Welcome to the UFC: Paddy Pimblett

Paddy Pimblett UFC Vegas 36
LAS VEGAS, NEVADA - SEPTEMBER 03: Paddy Pimblett of England poses on the scale during the UFC Fight Night weigh-in at UFC APEX on September 03, 2021 in Las Vegas, Nevada. (Photo by Chris Unger/Zuffa LLC)

UFC Vegas 36 hosts a 10-fight card, as middleweight contenders Derek Brunson and Darren Till face off in the main event. The event took a hit with twelve total fight cancellations in the lead-up to the card. Not to mention a change in location. One fight that stayed intact was Luigi Vendramini (9-2 MMA, 1-2 UFC) welcoming newcomer Paddy Pimblett to the UFC.

Paddy “Pressure” Pimblett
Standing at 5’10″
Fighting at 155 lbs (lightweight)
Fighting out of Liverpool, England
Training out of Next Generation Liverpool
A pro record of 16-3
5 KO/TKOs, 7 Submissions

How will Pimblett fare in the UFC:

Among the fans that have watched Pimblett are either huge supporters or those believe he’s over-hyped. I’m in between when it comes to the “Baddy.” I do think Pimblett is a very talented fighter that does deserve this UFC call-up. I also think his skill set is a little overblown and has a lot of holes.
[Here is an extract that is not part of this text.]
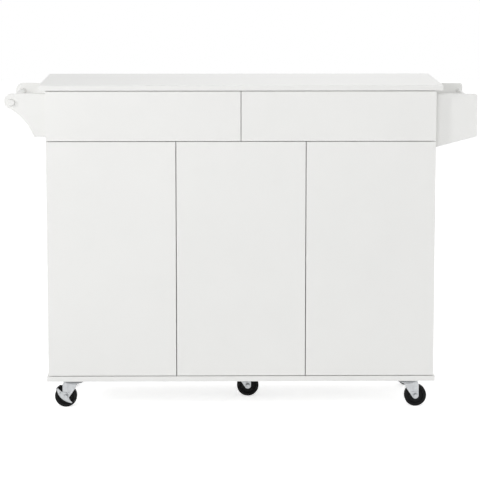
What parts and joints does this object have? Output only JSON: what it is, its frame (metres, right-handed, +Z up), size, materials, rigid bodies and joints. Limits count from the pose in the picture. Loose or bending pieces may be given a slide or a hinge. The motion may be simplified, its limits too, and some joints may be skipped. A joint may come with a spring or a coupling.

Where Pimblett excels is in the grappling. He’s an opportunist who will take any submissions given to him. From any position, he’s working to finish. He’s also very tricky as he holds two flying triangle finishes. Pimblett is aggressive off his back, attacking leg locks, and is really good at taking the back. His biggest flaw on the mat is his lack of physicality. For example, in his losses to Nad Narimani and Soren Bak he was out-muscled. Pimblett though never stops working and even off his back he won’t accept being stationary. His wrestling at best is exceptional. He favors a single leg but is much better at chain wrestling. If he gets his hands clasped around the legs or body he’s going to get the takedown.

Pimblett falls short on the feet and although he’s tough he drastically needs work. He is explosive and throws well with his legs. He is extremely hittable and in nearly every one of his fights he gets cracked. When getting hit his body language and reaction isn’t a good look. Even a decent striker will have success on the feet against Pimblett.

Pimblett is still only 26 so there is a lot of room for growth. If his last two performances are a testament to what he looks like now he’s going to be a problem in the near future. If the UFC builds him up properly he can develop into a really good fighter

Fighter comparison in the division: Claudio Puelles

Striking: C
Kickboxing: C+
Clinch: B
Wrestling: C+
Grappling: B+
Striking Defense: D+
Takedown Defense: C+
Cardio: B-
Biggest Strength: Grappling
Biggest Weakness: Striking defense

How he matches up with Vendramini:

This is both a good match-up and a tough one for Paddy Pimblett. Vendramini, though not by a wide margin, has the advantage on the feet. Pimblett is faster and more explosive but Vendramini hits hard and pressures well. Pimblett does have better wrestling. Vendramini is a black belt in jiu-jitsu but I’ve been far more impressed with the ground game of Pimblett. Even though Vendramini has been in the UFC for two years Pimblett has fought the better competition. While many are high on Vendramini here I just don’t see it. Pimblett should at least win two rounds.